Выйдя во двор, я увидела, что серебристый свет зари превратил огород в волшебную поляну, на фоне дня, занимавшегося за стеной, его тени казались еще более глубокими по сравнению с тонкой полоской дня за стеной, и я бы вовсе не удивилась, если бы из-за розового куста выступил единорог и попытался положить голову мне на колени.
По пути к тележке я неожиданно споткнулась и упала на четвереньки.
– Черт побери! – сказала я, предварительно оглядевшись и убедившись, что меня никто не слышит. Я перемазалась черной мокрой землей.
– Черт побери! – повторила я, на этот раз потише.
Обернувшись посмотреть, обо что я споткнулась, я сразу же заметила что-то белое, высовывающееся из-за огурцов. Краткий миг часть меня отчаянно пыталась поверить, что это маленькие грабли – маленькое аккуратное сельскохозяйственное орудие с белыми изогнутыми зубцами.
Но потом здравый смысл возобладал, и я осознала, что это ладонь. Рука, которой принадлежала эта ладонь, пряталась в грядке с огурцами.
А там, подсвеченное ужасным зеленоватым оттенком от темных огуречных листьев, было лицо. Лицо, выглядевшее точь-в-точь как у зеленого человека из лесных сказок.

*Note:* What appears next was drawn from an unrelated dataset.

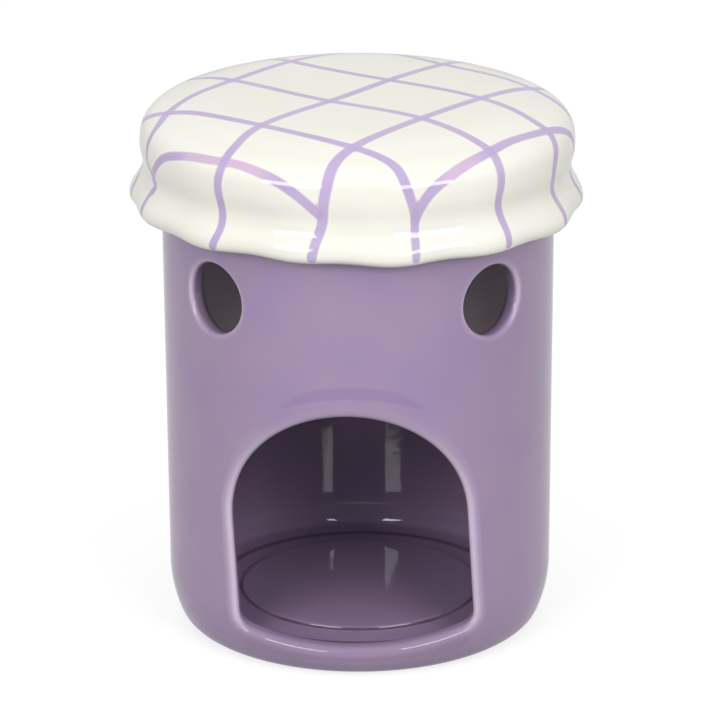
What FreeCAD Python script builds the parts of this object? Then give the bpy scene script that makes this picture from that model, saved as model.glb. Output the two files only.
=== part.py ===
"""Wax warmer in the shape of a jam jar with a cloth-covered lid, in glazed stoneware.

Two separate pieces: a slip-cast jar with the tealight chamber below and a shallow wax dish
formed in its top, and a loose lid that stands for a cloth gathered over a jar's mouth.
Millimetres. Z is up, the arched opening faces -Y, and the origin is the centre of the foot
on the surface that the jar stands on.
"""
import FreeCAD, Part
import math
import os
import sys

import Sketcher

Vector = FreeCAD.Vector

# Driving dimensions

DIMENSIONS = [
    # jar, outside
    ("wall_radius", 47.7),         # outside of the wall, just above the heel
    ("mould_draft", 0.6),          # how much wider the wall is at its top
    ("heel_inset", 7.6),           # how far the foot lies inside the wall
    ("heel_radius", 5.7),          # the tighter curve, just above the foot
    ("heel_height", 15.5),         # where the outer curve has become the straight wall
    ("rim_height", 129.6),         # top of the collar, on which the lid rests
    ("rim_round", 1.6),
    ("rim_width", 6.4),            # from the collar's outside to the dish's mouth
    ("collar_rise", 18.1),         # the collar under the lid, from the shoulder to the rim
    ("collar_step", 2.3),          # how far the wall steps in at the shoulder
    # jar, underside
    ("foot_ring_width", 4.5),
    ("foot_recess", 1.8),
    # jar, inside
    ("wall", 4.8),
    ("floor_height", 6.3),
    ("floor_round", 6.5),          # curve between the floor and the wall
    ("plateau_radius", 30.0),      # raised disc on which the tealight stands
    ("plateau_rise", 0.8),
    ("plateau_slope", 1.2),        # width of the disc's sloping edge
    ("dish_depth", 16.0),
    ("dish_thickness", 4.5),
    # arched opening for the tealight
    ("arch_radius", 28.6),
    ("arch_spring_height", 39.5),  # centre of the arch's round top
    ("arch_offset", -1.05),        # the opening is cut by hand, a little off the middle
    ("arch_lean", 3.3),            # degrees: its legs lean, for the same reason
    ("sill_rise", 1.0),            # the sill's lowest point above the tealight's disc
    ("sill_curve", 150.0),         # radius of the sill, which rises towards its corners
    ("arch_corner", 3.5),
    ("arch_lip", 2.4),             # rounding of the opening's outer edge
    ("arch_inner_lip", 1.0),
    # two vents below the dish
    ("vent_radius", 8.8),
    ("vent_drop", 15.2),           # from the dish's underside down to the vents' centres
    ("vent_angle", 44.75),         # degrees from the front, one on each side
    ("vent_lip", 1.4),
    ("vent_inner_lip", 1.0),
    # lid
    ("lid_clearance", 1.8),        # between the collar and the inside of the lid's neck
    ("lid_wall", 4.1),
    ("lid_top", 6.0),              # thickness of the lid at its middle
    ("crown_bulge", 1.2),          # the rounded top stands out past the neck by this
    ("crown_drop", 4.6),           # its widest line below the rim on which the lid rests
    ("neck_drop", 11.2),
    ("flare_reach", 3.5),          # the flared skirt stands out past the neck by this
    ("flare_drop", 18.2),
    ("hem_drop", 20.9),
    ("fold_count", 14),
    ("fold_depth", 0.45),          # in and out of the mean skirt, at the hem
    ("hem_wave", 0.07),            # up and down, along the hem
]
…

Словно подталкиваемая волей, сильнее моей, я обнаружила, что опускаюсь на четвереньки рядом с этим видением, отчасти в знак почтения, отчасти чтобы рассмотреть получше.
Когда я оказалась почти лицом к лицу с ним, его веки дрогнули.
Я была слишком испугана, чтобы пошевелиться.
Тело на огуречной грядке с дрожью втянуло в себя воздух… и затем, булькая носом, выдохнуло одно-единственное слово, медленно и немного печально, прямо мне в лицо.